If you're a stodgy coach who pines for the days of rotary phones and stamped mail, the recruiting edge has been lost to younger coaches who blow up Twitter timelines with hashtags and Instagram photos. It's especially important for programs who lack the built-in advantages of pedigree programs within the ACC like Florida State, Clemson or Virginia Tech. Being social media savvy disrupts the usual coverage and brings attention, even if some of that attention involves looks of bewilderment.
NC State has "#GOODJUICE" and a form letter that breaks down the simple math of needs and ballers. North Carolina went viral with uniform unveilings on YouTube and an Insane Clown Posse inspired "Fedora's Freak Show" logo. Even at Boston College and Syracuse, they want to know if recruits can "#beadude" or play "#hardnosed"
These initiatives might appear silly through the lens of adult sensibility, but they are effective on two levels.
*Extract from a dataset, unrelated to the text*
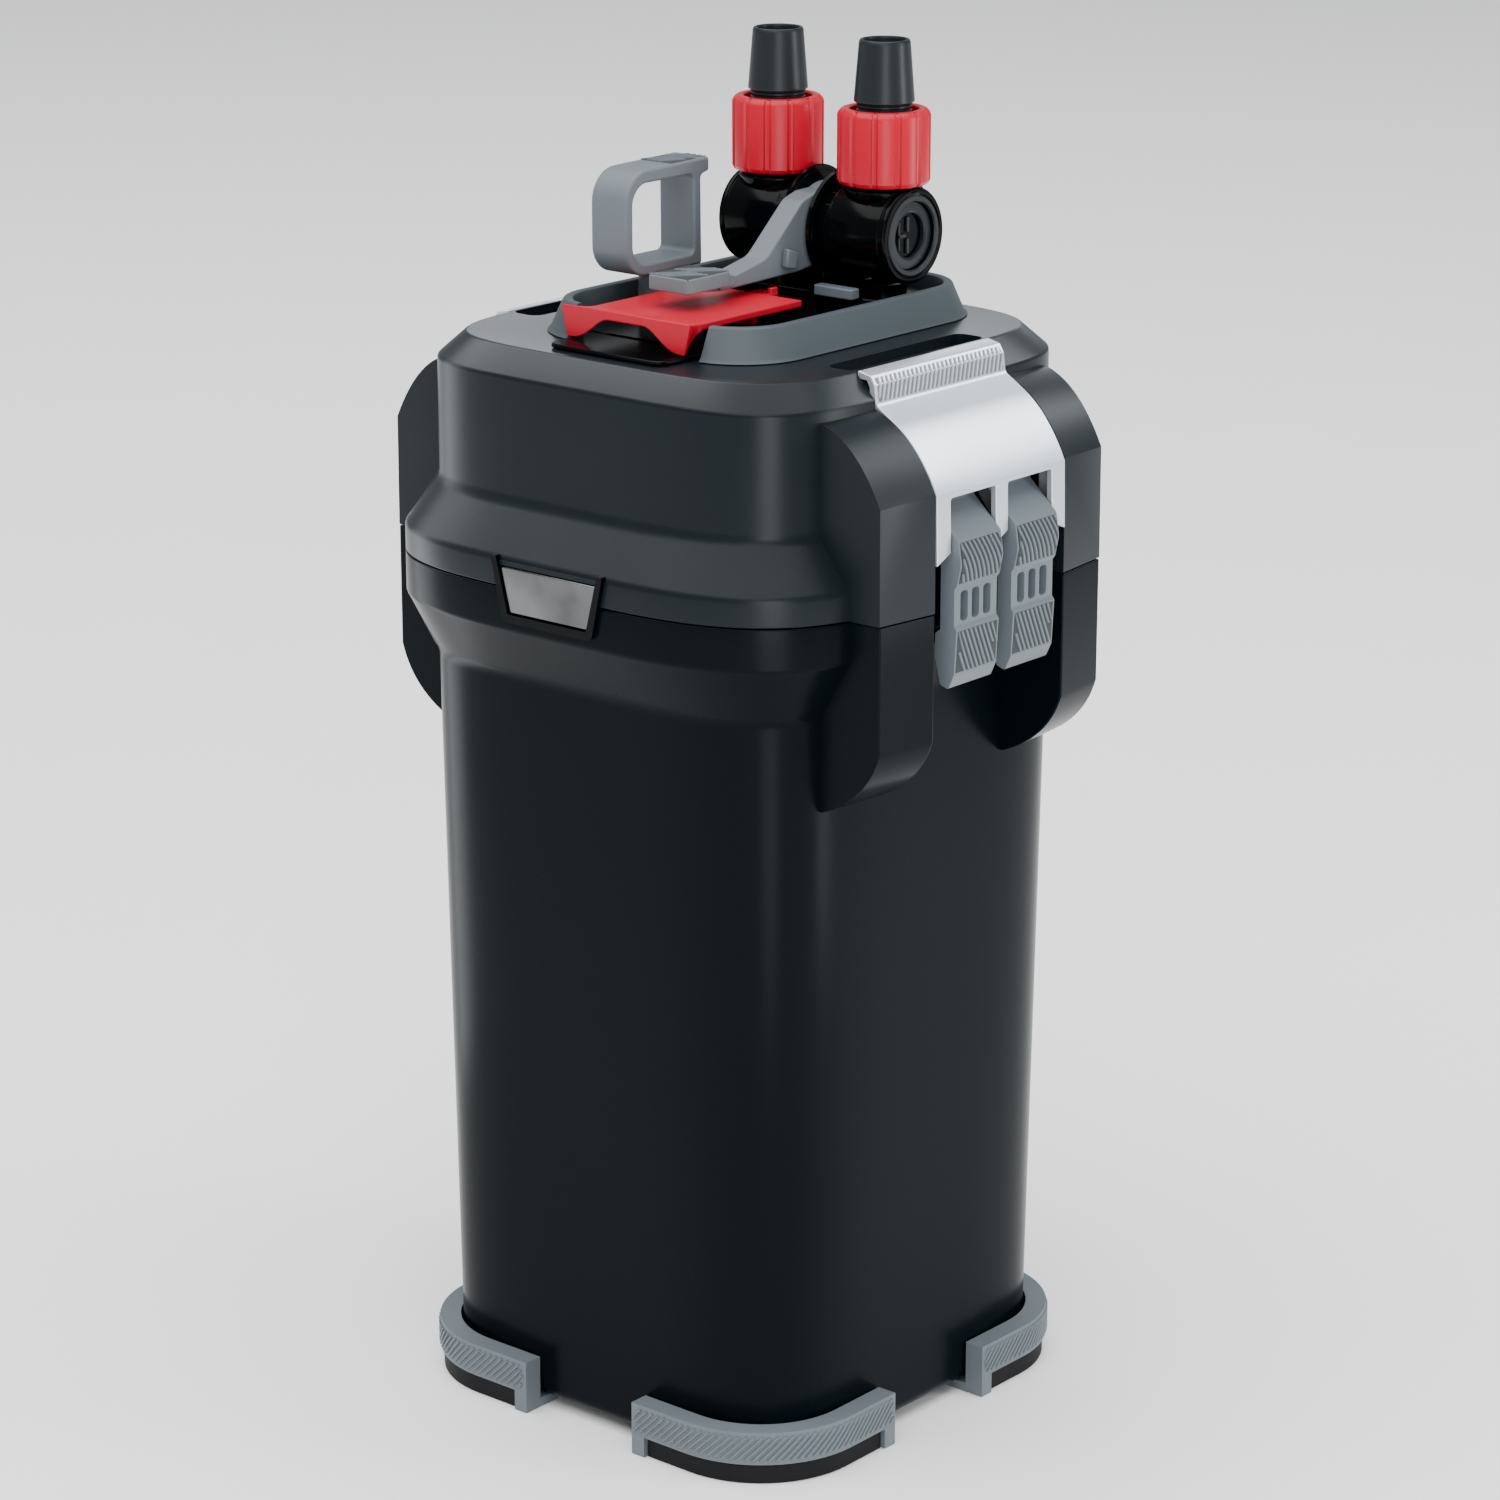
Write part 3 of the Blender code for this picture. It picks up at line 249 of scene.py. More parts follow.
def rounded_path(points, arc_steps=6, closed=True):
    """Points (x, y, radius, extra...) with an arc at each corner; extras are carried along unchanged."""
    out = []
    count = len(points)
    for i, point in enumerate(points):
        here = Vector(point[:2])
        radius = point[2]
        extra = tuple(point[3:])
        if radius <= 0.0 or (not closed and i in (0, count - 1)):
            out.append((here.x, here.y) + extra)
            continue
        to_last = Vector(points[i - 1][:2]) - here
        to_next = Vector(points[(i + 1) % count][:2]) - here
        half = to_last.angle(to_next) / 2.0
        reach = min(radius / math.tan(half), 0.49 * to_last.length, 0.49 * to_next.length)
        radius = reach * math.tan(half)
        centre = here + (to_last.normalized() + to_next.normalized()).normalized() * (radius / math.sin(half))
        start = here + to_last.normalized() * reach - centre
        end = here + to_next.normalized() * reach - centre
        sweep = start.angle_signed(end)
        for k in range(arc_steps + 1):
            spot = centre + Matrix.Rotation(-sweep * k / arc_steps, 2) @ start
            out.append((spot.x, spot.y) + extra)
    return out


def rounded_square(half, power, z, sides=208):
    points = []
    for i in range(sides):
        turn = 2.0 * math.pi * (i + 0.5) / sides
        c = math.cos(turn)
        s = math.sin(turn)
        reach = half * (abs(c) ** power + abs(s) ** power) ** (-1.0 / power)
        points.append((c * reach, s * reach, z))
    return points


def shell(profile, sides=208):
    """A shell from (half width, height, fillet, corner power) points, all in millimetres."""
    path = rounded_path(profile, closed=False)
    return loft([rounded_square(half * MM, power, z * MM, sides) for half, z, power in path])


def prism(outline, axis, low, high, far=None):
    def place(point, along):
        if axis == "X":
            return (along, point[0], point[1])
        if axis == "Y":
            return (point[0], along, point[1])
        return (point[0], point[1], along)
    return loft([[place(p, low) for p in outline], [place(p, high) for p in far or outline]])


def box(low, high):
    outline = [(low[0], low[1]), (high[0], low[1]), (high[0], high[1]), (low[0], high[1])]
    return prism(outline, "Z", low[2], high[2])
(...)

The bottom line is that teenagers eat this stuff up. It's no different than the tired debate on over-the-top uniform combinations versus the traditional gear an older generation of fans came to identify with a school. Players not only care about looking cool, but they also want to be part of something cool. By creating their own hype through social media, players are drawn to something perceived as exciting.
The residual effect works on fans, who also get sucked into the hype machine and also help fuel to it. It's possible to engineer viral social media by understanding your audience. Fans active on social media will comment and retweet, increasing the reach.
Is there a fleeting nature to all these hashtags and Photoshop works of art? Absolutely, but you'd miss the point in dismissing the strategy. If a coach can use a trumped up perception of excitement around their program to create an inroad with a recruit, part of the goal has already been accomplished.